Suppose that automata were to invade and pervade our industry much more strongly than they have done, taking over at pebblecounting as well as at engineering and operating levels. What if managerial robots governed systems with a concentration on the bottom line much more exclusive even than the focus of the most ferocious flesh-and-blood managers?

You can sense the danger of this if you consider the telesurgery story. Telesurgery is totally subject to human supervision and intervention. A surgeon's hand (most of us prefer to believe) would not be guided solely by thoughts of how fat its owner's fees would be.

Could, should or would professional ethics, or humanity of any kind, be programmed into what is theoretically feasible - a wholly integrated, wholly automatic, wholly commercial power system?

Watch this space

For almost as long as I can remember, oil has been going to run out in two or three generations, electric cars and buses have been within a few years of supplanting combustion-engined vehicles, power from winds, waves, tides, solar cells, fuel cells and fast breeder reactors has been getting nearly cheap enough to compete, and 'the hydrogen economy' has been promising to conquer all.

Now Iceland is said to have committed itself to hydrogen fuelling and zero CO2 emission. Buses, cars, fishing vessels - in that order - are to be converted accordingly. Then hydrogen is to be exported to Europe. And all done in thirty years.

It is possible. Look out for a retrospect in MPS for September 2032, marvelling at the scepticism of the journal's columnist, Wollensky, three decades previously.

Fundamentalists can be funny

In some anglophone parts of the world there is a popular linguistic curlicue that could too flatteringly be called 'basic' phrasing. In those parts of the world nothing is ever done daily any more, only on a daily basis.

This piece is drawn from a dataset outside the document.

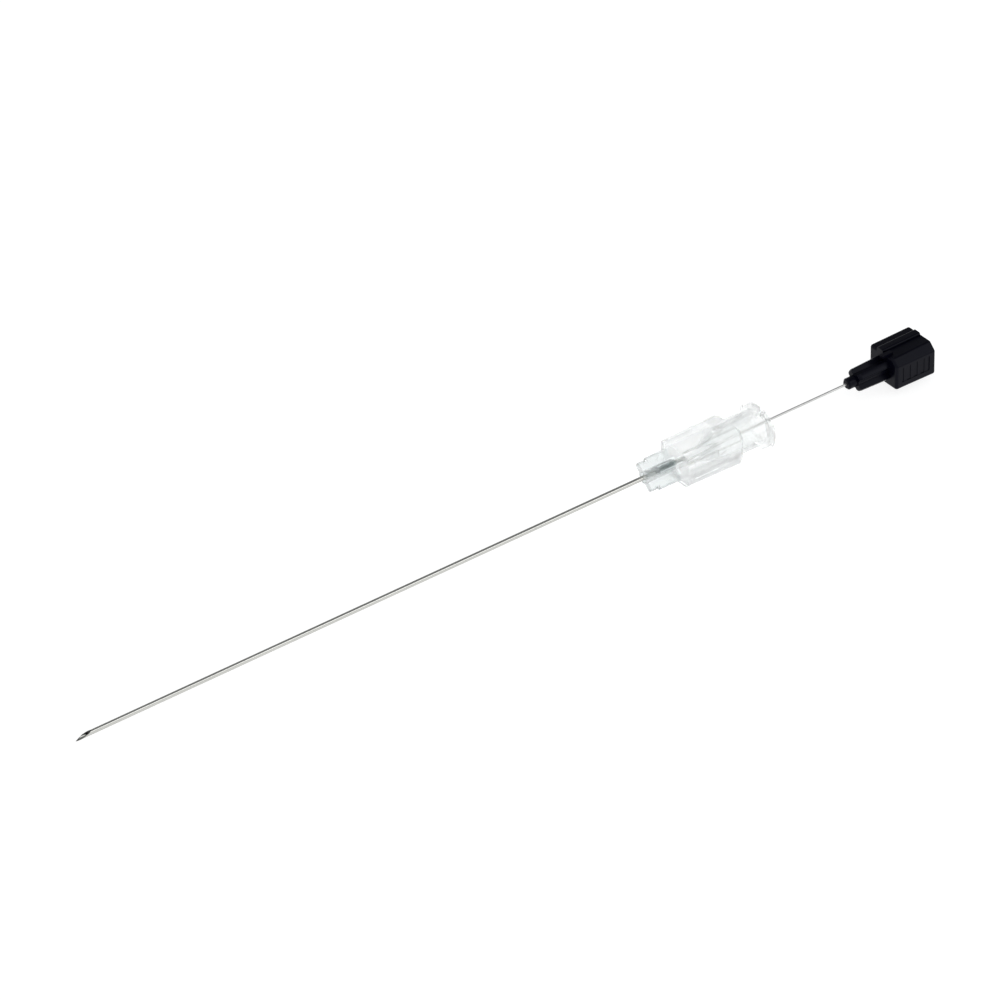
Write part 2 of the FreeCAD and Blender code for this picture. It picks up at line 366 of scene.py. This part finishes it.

Workers are no longer paid hourly, staff monthly, managers yearly or power engineers poorly, only on bases so qualified.

If a keep-fit expert advises you to jog for jollity, he tells you to take the exercise on a regular basis, and even well-spoken dietitians find it syntactically too simplistic to recommend that your meals be taken regularly. Information is not in fundamentalist regions imparted confidentially, for it can with more deep-seated secrecy be whispered on a confidential basis.

School teachers seem occasionally to have fallen in with this bizarre fashion. I cite in evidence a note found in a young pupil's exercise book. The child's sentences were presumably to an extent pedagogically inspired. They were as follows. Thomas Edison was a famous American inventor. He discovered how to manufacture light artificially on an electrical basis.

Lessons are not just for juniors

In a certain globally respected scientific research laboratory there is analytical installation so formidable that, were it on an industrial site, it would be called plant. Its title and function involve - whisper it - radiation.

A group of schoolchildren was visiting the installation. In the control room the youngsters were shown how the crew managed the radiation beam. Then, lightheartedly, they were invited to work the remote control cameras: see whether you can find a leak, the crew challenged. To the hosts' consternation the juveniles obliged. They discovered an escape of water so great that the installation had to be shut down for repair.

Lots of lessons there for complacent controllers of all sorts of plants!